Design of an intelligent optimal neural network-based tracking controller for nonholonomic mobile robot systems

This paper addresses the trajectory-tracking control problem of mobile robot systems with nonholonomic constraints, in the presence of time-varying parametric uncertainties and external disturbances. This necessitates an accurate controller to meet as much control objectives, as possible. Therefore, this paper deals with an artificial intelligence control technique to design a robust controller to meet the control objectives. The design of the intelligent controller is based on the optimal control theory, the adaptive neural network system, and the robust control technique. The trajectory-tracking problem is solved using the optimal control methodology. Since the nonholonomic wheeled mobile robot is strongly nonlinear, the neural network system is applied to approximate the nonlinear function in the optimal control law.

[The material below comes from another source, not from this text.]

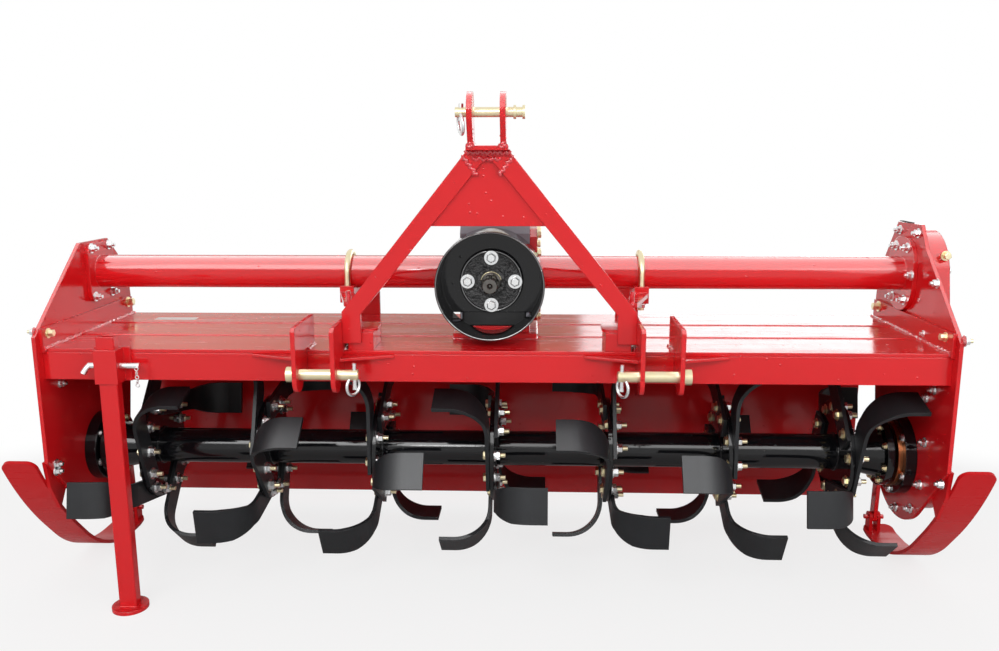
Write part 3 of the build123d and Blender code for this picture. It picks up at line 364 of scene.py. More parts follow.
world = bpy.data.worlds.new("studio")
bpy.context.scene.world = world
world.use_nodes = True
world.node_tree.nodes.clear()
node = partial(add, world.node_tree)
seen, clear = white_rays(node)
soft, white = [node("ShaderNodeBackground", {"Color": linear("#FFFFFF"), "Strength": level})
               for level in (0.56, 1.0)]
both = node("ShaderNodeMixShader", {0: clear, 1: soft, 2: white})
node("ShaderNodeOutputWorld", {"Surface": both})
print("floor and world are in place")

# %% [markdown]
# Soft boxes light the machine from in front: a key on the left and a weaker fill on the right,
# with one small lamp for crisp glints. Bright cards are there only to be mirrored. The sky card
# draws the pale band along the tubes and is linked to the gloss enamel and the blades alone, since
# plated parts would burn out under it. The cards behind are low, so only the deck, seen at a flat
# angle, shows them: white ones on the right and a warm one, as of earth and wood, on the left.

# %% Lamps and cards
def soft_box(name, place, target, width, height, radiance, mirrored_only=False):
    """A lamp that faces its target, unseen by the camera; radiance 1 looks paper white."""
    lamp = bpy.data.lights.new(name, "AREA")
    lamp.shape, lamp.size, lamp.size_y = "RECTANGLE", width, height
    lamp.energy = radiance * math.pi * width * height
    light = bpy.data.objects.new(name, lamp)
    light.location = place
    light.rotation_euler = (Vector(target) - Vector(place)).to_track_quat("-Z", "Y").to_euler()
    light.visible_camera, light.visible_diffuse = False, not mirrored_only
    bpy.context.scene.collection.objects.link(light)
    return light


soft_box("key_box", (-1.6, -3.4, 3.2), (0, 0, 0.5), 2.4, 2.4, 3.6)
soft_box("fill_box", (2.6, -2.6, 1.9), (0, 0, 0.5), 2.0, 2.0, 2.5)
soft_box("glint_box", (-0.5, -3.6, 2.2), (0, 0, 0.4), 0.45, 0.45, 22.0)
sky_card = soft_box("sky_card", (0, -1.2, 3.6), (0, -1.2, 0), 9.0, 9.6, 5.0, mirrored_only=True)
enamelled = bpy.data.collections.new("enamelled")
for part in frame["record"]["subparts"]:
    painted = part["material_slot"] in ("red_enamel", "black_enamel", "blade_steel")
    if painted and not part["node"].startswith("skid"):
        enamelled.objects.link(frame["nodes"][part["node"]])
sky_card.light_linking.receiver_collection = enamelled
for left_edge, right_edge, radiance in ((0.42, 0.82, 1.4), (0.82, 4.2, 2.2)):
    middle_x = (left_edge + right_edge) / 2
    soft_box("rear_card", (middle_x, 3.9, 1.5), (middle_x, 0, 1.5), right_edge - left_edge, 1.6,
             radiance, mirrored_only=True)
warm, node, place = new_finish("warm_card")
shade = ramp(node, node("ShaderNodeSeparateXYZ", {0: place}).outputs["X"], -2.2, -0.2, 0.0, 1.0)
glow = node("ShaderNodeEmission", {
    "Color": mixed(node, shade, "#F7DCC8", "#C2A58A"), "Strength": 1.0})
node("ShaderNodeOutputMaterial", {"Surface": glow})
card_corners = [mm(x, 3900, z) for x, z in ((-4200, 1200), (400, 1200), (400, 1900), (-4200, 1900))]
warm_card = placed_mesh("warm_card", card_corners, [(0, 1, 2, 3)], warm)
warm_card.visible_camera = warm_card.visible_diffuse = warm_card.visible_shadow = False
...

The robust controller, for his part, is then applied to adaptively estimate an unknown upper bound of the time-varying parametric uncertainties, external disturbances and approximation error of the neural network system. The stability of the closed-loop robot system is proven using the optimal control theory and Lyapunov stability analysis. The results of the simulation studies on three typical nonholonomic mobile robots are provided to demonstrate the effectiveness of the proposed controller. In addition, a comparative study with a recent robust adaptive controller shows that our proposed intelligent controller gives better results, in the sense that the output trajectory converges to the steady state faster with smaller tracking error.